The first song in the cycle, “Asia” is a journey not through Asia, the geographical place, but the
Asia of stereotypes and legends created in Western artistic imaginations. Ravel’s music
beautifully mirrors the text, using musical tropes to convey the literary ones employed by his
friend and taking the listener through now familiar musical landscapes of “the east.” The second
song, “The Enchanted Flute,” begins with a startlingly beautiful flute melody. In a somewhat
Wagnerian tactic, the flute in fact carries the main melodic material of the movement, leaving the
singer to almost chant her words, perhaps signaling her submission to the magic of the flute. “The
Indifferent One” once again demonstrates Ravel’s genius for orchestration and word painting. The
music entreats the stranger to enter, but there is a somehow listless lack of energy, showing a
very nuanced subtext – perhaps Scheherazade has already given hope, perhaps she never had
any real expectations.
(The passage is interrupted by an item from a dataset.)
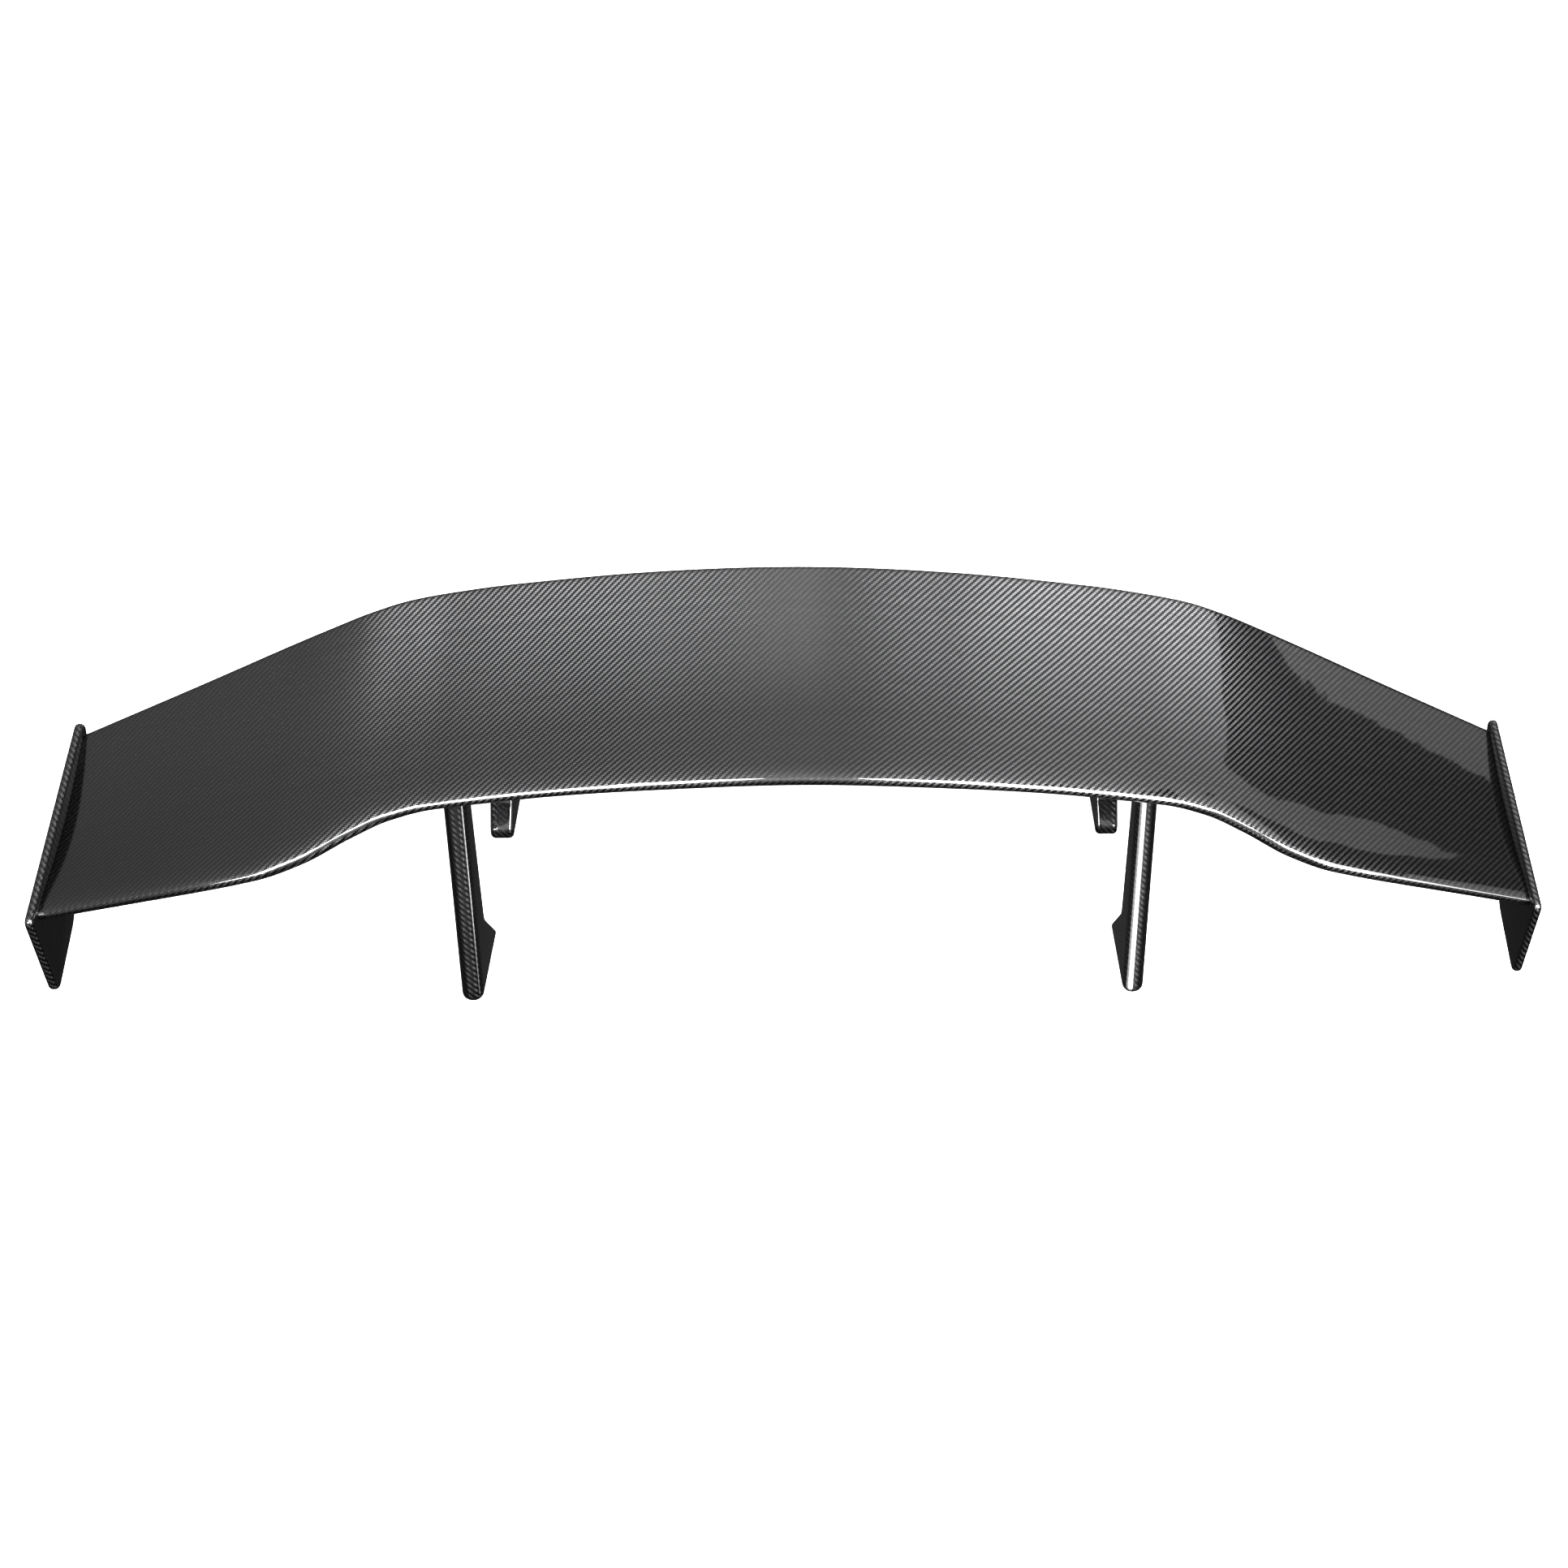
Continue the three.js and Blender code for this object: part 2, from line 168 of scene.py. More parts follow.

True to Ravel’s orchestral style, Schéhérazade is unfailingly beautiful and
very precisely expressive, using all of the resources of its large orchestra to their utmost musical
abilities.
Asie
Asie, Asie, Asie,
vieux pays merveilleux
des contes de nourrice,
où dort la fantaisie
comme une impératrice
en sa forêt tout emplie de mystère.
Asie,
je voudrais m’en aller avec la goëlette
qui se berce ce soir dans le port,
mystérieuse et solitaire,
et qui déploie enfin ses voiles violettes
comme un immense oiseau de nuit
dans le ciel d’or.
Je voudrais m’en aller vers
des îles de fleurs
en écoutant chanter la mer perverse
sur un vieux rythme ensorceleur;
je voudrais voir Damas et
les villes de Perse
avec les minarets legers dans l’air;
je voudrais voir de beaux turbans de soie
sur des visages noirs aux dents claires;
je voudrais voir des yeux sombres d’amour
et des prunelles brillantes de joie
en des peaux jaunes comme des oranges;
je voudrais voir des vêtements de velours
et des habits á longues
Je voudrais voir des calumets
entre des bouches
tout entourées de barbe blanche;
je voudrais voir d’âpres marchands
aux regards louches,
et des cadis et des vizirs
qui du seul mouvement
de leur doigt qui se penche
accordent vie ou mort au gré de leur désir.
Asia
Asia, Asia, Asia
ancient and marvelous
land of nursery tales
where imagination
sleeps like an empress
in her forest filled with mystery.
Asia,
I would like to leave with the schooner
rocking tonight in the harbour
mysterious and solitary,
spreading its purple sails last
like a huge night-bird
in the golden sky.
I would like to leave
for the islands of flowers
listening to the song of the wayward sea
to an ancient, bewitching rhythm.
I would like to see Damascus and
the towns of Persia
with light minarets in the air;
I would like to see beautiful silk turbans
above dark faces with white teeth;
I would like to see eyes dark with love
and pupils shining with joys
against skins golden like oranges;
I would like to see velvet clothes
and robes with long fringes.
I would like to see pipes
in mouths
surrounded by white beards;
I would like to see grasping merchants
with shady looks,
and cadis and viziers
who with a mere
crook of their finger
dispense life or death at will.
Je voudrais voir la Perse,
et l’Indie et puis la Chine,
les mandarins ventrus sous les ombrelles,
et les princesses aux mains fines,
et les lettrés qui se querellent
sur la poésie et sur la beauté;
Je voudrais m’attarder au palais enchanté
et comme un voyageur étranger
contempler á loisir des paysages peints
sur des étoffes en des cadres de sapin
avec un personnage au milieu d’un verger;
Je voudrais voir des assassins souriants
du bourreau qui coupe un cou d’innocent
avec son grand saber courbé d’Orient.
Je voudrais voir des pauvres et des reines;
I would like to see Persia
and India and then China:
pot-bellied mandarins under parasols,
princesses with slender hands,
and scholars arguing
over poetry and beauty;
I would like to linger in the enchanted palace
and, like a foreign traveler,
contemplate at leisure landscapes painted
on fabrics in frames of pine
with a figure in the middle of an orchard;
I would like to see murderers smile
as the executioner cuts off an innocent head
with his great curved oriental sword.